La culpa es de los derechos humanos
En sociedades profundamente pobres, gobernadas al amparo de instituciones disfuncionales, el término «derechos humanos» es comúnmente motivo de debate y polémica. Algo similar a lo que sucede con el fútbol y la religión, pues, como reza el dicho, son temas de los que no se debe hablar. Para esto último podré bien estar de acuerdo, pues caben en la esfera de lo individual. Pero no cuando se trata de derechos humanos.
Cuando la violencia, la corrupción y la impunidad gobiernan, pareciera ser que son los criminales quienes realmente gozan de derechos humanos. Cualquiera que haya sido víctima de la violencia cotidiana ha visto cómo muchas veces —a falta capacidades institucionales o debido a sobornos— el malhechor termina siendo absuelto e incluso resarcido. O también cómo altos funcionarios salen por la puerta grande de la impunidad ante hechos concretos de corrupción. Con todo ello, la falacia de «todo es culpa de los derechos humanos» se profundiza cada vez más en el imaginario colectivo.
Es por todo lo anterior, que vale la pena hoy, que se celebra el Día de los Derechos Humanos, recordar que los derechos humanos nacen como respuesta al sufrimiento que millones de personas han padecido a lo largo de la historia: barbarie, esclavitud, guerras, holocaustos, abusos, violaciones, discriminación y un largo etcétera. El origen de los derechos humanos data de hace varios siglos atrás. Ha ido perfeccionándose a lo largo de la historia, desde sus versiones más incipientes y complementarias, como la Carta Magna de 1215, la Petición de Derechos de 1628, el Habeas Corpus de 1679, la Declaración de los Derechos del Hombre y el Ciudadano de 1798, la Convención de la Esclavitud de 1927 (…) hasta formalizarse tras la Segunda Guerra Mundial en la Declaración Universal de los Derechos Humanos, firmada y ratificada hace ya 71 años.
Los derechos humanos son el fundamento legal que, plasmado en distintos cuerpos legales, sientan las bases para una vida digna y justa. Son universales e inalienables, lo que implica que todos y todas, en cualquier parte del mundo, tenemos acceso a ellos, sin que nadie pueda arrebatarlos. Son indivisibles, pues todos pertenecen a la persona, y ningún derecho es superior a otro. Son interdependientes y se interrelacionan entre sí debido a que el goce o cumplimiento de un derecho potencia el logro de otro.
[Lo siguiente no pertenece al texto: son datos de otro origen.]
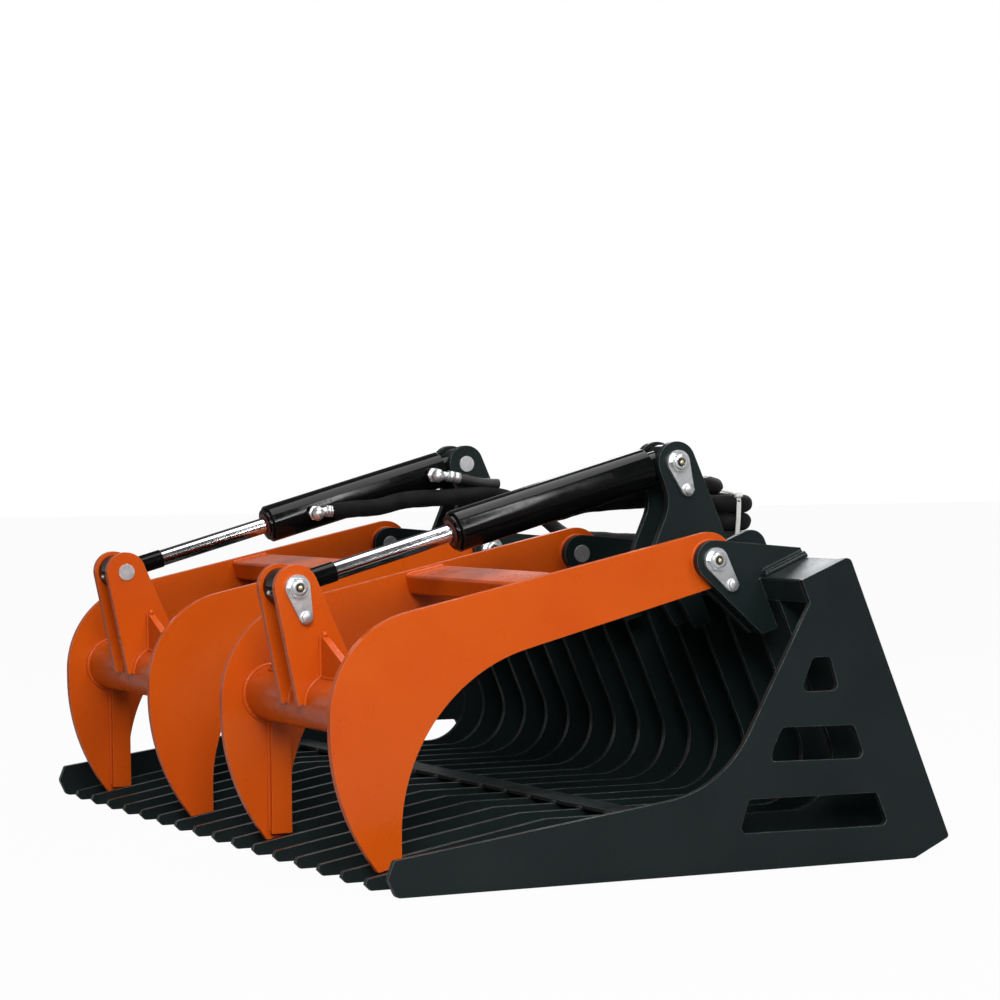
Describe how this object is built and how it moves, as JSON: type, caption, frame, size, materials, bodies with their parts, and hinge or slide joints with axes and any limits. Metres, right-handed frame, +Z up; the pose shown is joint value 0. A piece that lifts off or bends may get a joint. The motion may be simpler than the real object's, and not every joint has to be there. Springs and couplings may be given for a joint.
{
  "type": "skeleton grapple",
  "caption": "Tined skeleton bucket with two independent clamp arms, each closed by its own hydraulic cylinder, and a leaning loader plate behind.",
  "frame": {"origin": "middle of the bounding box at ground level", "axes": "+X to the right side plate, +Y from the tine tips towards the loader, +Z up"},
  "size_m": [1.524, 1.0116, 0.6362],
  "materials": {
    "black_enamel": "satin",
    "orange_enamel": "gloss",
    "gloss_black": "gloss",
    "chrome": "polished",
    "machined_iron": "machined",
    "woven_sleeve": "woven",
    "zinc": "zinc plated"
  },
  "bodies": {
    "bucket": {"right_side_plate": "black_enamel", "left_side_plate": "black_enamel", "tine_01": "black_enamel", "tine_02": "black_enamel", "tine_03": "black_enamel", "tine_04": "black_enamel", "tine_05": "black_enamel", "tine_06": "black_enamel", "tine_07": "black_enamel", "tine_08": "black_enamel", "tine_09": "black_enamel", "tine_10": "black_enamel", "tine_11": "black_enamel", "tine_12": "black_enamel", "tine_13": "black_enamel", "tine_14": "black_enamel", "tine_15": "black_enamel", "tine_16": "black_enamel", "cross_bars": "black_enamel", "top_beam": "black_enamel", "attach_plate": "black_enamel", "attach_shelf": "black_enamel", "attach_gussets": "black_enamel", "right_pivot_ears": "black_enamel", "left_pivot_ears": "black_enamel", "right_cylinder_towers": "black_enamel", "left_cylinder_towers": "black_enamel", "pivot_pins": "zinc", "base_pins": "zinc", "fixed_pin_keepers": "zinc", "hose_bracket": "black_enamel", "beam_hoses": "woven_sleeve", "hose_hank": "woven_sleeve", "hose_couplers": "machined_iron"},
    "right_arm": {"right_outer_claw": "orange_enamel", "right_inner_claw": "orange_enamel", "right_cross_tube": "orange_enamel", "right_cross_member": "orange_enamel", "right_rod_lugs": "orange_enamel", "right_rod_pin_ends": "zinc"},
    "right_barrel": {"right_barrel": "gloss_black", "right_gland": "gloss_black", "right_barrel_hoses": "woven_sleeve"},
    "right_rod": {"right_piston_rod": "chrome", "right_piston": "machined_iron", "right_rod_eye": "gloss_black", "right_rod_pin": "zinc"},
    "left_arm": {"left_outer_claw": "orange_enamel", "left_inner_claw": "orange_enamel", "left_cross_tube": "orange_enamel", "left_cross_member": "orange_enamel", "left_rod_lugs": "orange_enamel", "left_rod_pin_ends": "zinc"},
    "left_barrel": {"left_barrel": "gloss_black", "left_gland": "gloss_black", "left_barrel_hoses": "woven_sleeve"},
    "left_rod": {"left_piston_rod": "chrome", "left_piston": "machined_iron", "left_rod_eye": "gloss_black", "left_rod_pin": "zinc"}
  },
  "joints": [
    {"name": "right_arm_hinge", "type": "hinge", "parent": "bucket", "child": "right_arm", "pos_m": [0.393, 0.12307, 0.45508], "axis": [-1, 0, 0], "range_deg": [0, 75]},
    {"name": "right_barrel_hinge", "type": "hinge", "parent": "bucket", "child": "right_barrel", "pos_m": [0.393, 0.17287, 0.60318], "axis": [-1, 0, 0], "range_deg": [0, 76.5]},
    {"name": "right_rod_slide", "type": "slide", "parent": "right_barrel", "child": "right_rod", "axis": [0, 0.9629, 0.2698], "range_m": [0, 0.19]},
    {"name": "left_arm_hinge", "type": "hinge", "parent": "bucket", "child": "left_arm", "pos_m": [-0.393, 0.12307, 0.45508], "axis": [-1, 0, 0], "range_deg": [0, 75]},
    {"name": "left_barrel_hinge", "type": "hinge", "parent": "bucket", "child": "left_barrel", "pos_m": [-0.393, 0.17287, 0.60318], "axis": [-1, 0, 0], "range_deg": [0, 76.5]},
    {"name": "left_rod_slide", "type": "slide", "parent": "left_barrel", "child": "left_rod", "axis": [0, 0.9629, 0.2698], "range_m": [0, 0.19]}
  ],
  "couplings": [
    {"joint": "right_barrel_hinge", "follows": "right_arm_hinge", "ratio": 1.017},
    {"joint": "right_rod_slide", "follows": "right_arm_hinge", "m_per_rad": 0.145},
    {"joint": "left_barrel_hinge", "follows": "left_arm_hinge", "ratio": 1.017},
    {"joint": "left_rod_slide", "follows": "left_arm_hinge", "m_per_rad": 0.145}
  ]
}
Los derechos humanos son esenciales para el crecimiento y desarrollo de cualquier sociedad, pues promueven la educación, vivienda, salud, alimentación, libertad, seguridad, igualdad ante la ley, no discriminación, participación, elegir y ser electo, trabajo, remuneración digna, descanso, protección social, autoidentificación, identidad y un largo etcétera. Por lo tanto, no deben ser estigmatizados ante casos de sistemas de justicia fallidos y disfuncionales. Más bien deben ser la base que impulsen el legitimo reclamo por mejores condiciones de vida, con justicia y libertad para todos y todas. Como dijera el buen Burke «el pueblo no renuncia nunca a sus libertades sino bajo el engaño de una ilusión».
Construir en Centroamérica Estados que garanticen los derechos humanos, pasa por transformar la política fiscal, pues esta constituye el rostro concreto del contrato social y como política pública, debe basarse en los principios rectores de los derechos humanos. Esto significa contar con ingresos suficientes para garantizar todos los derechos de todas las personas, en todo momento y territorio, recolectados de manera equitativa (a igual ingreso, igual impuesto; a mayor ingreso, mayor impuesto). También requiere que el gasto público se ejecute buscando la universalidad, la calidad y la pertinencia, tomando en cuenta la opinión de la sociedad y rindiendo cuentas a esta sobre lo conseguido. Finalmente, una política fiscal con enfoque de derechos humanos debe cerrar las puertas a la corrupción, a los privilegios fiscales y a la retórica economicista (neoliberal) que convierte los derechos de todos en privilegios de quienes pueden «comprarlos» en el mercado.
Los derechos humanos no dependen de la contribución de las personas a la producción o al mercado, ni siquiera al bien común; los derechos dependen de intervenciones públicas que garantizan la igualdad de oportunidades para que cada individuo se desarrolle al máximo y logre hacer realidad su proyecto de vida.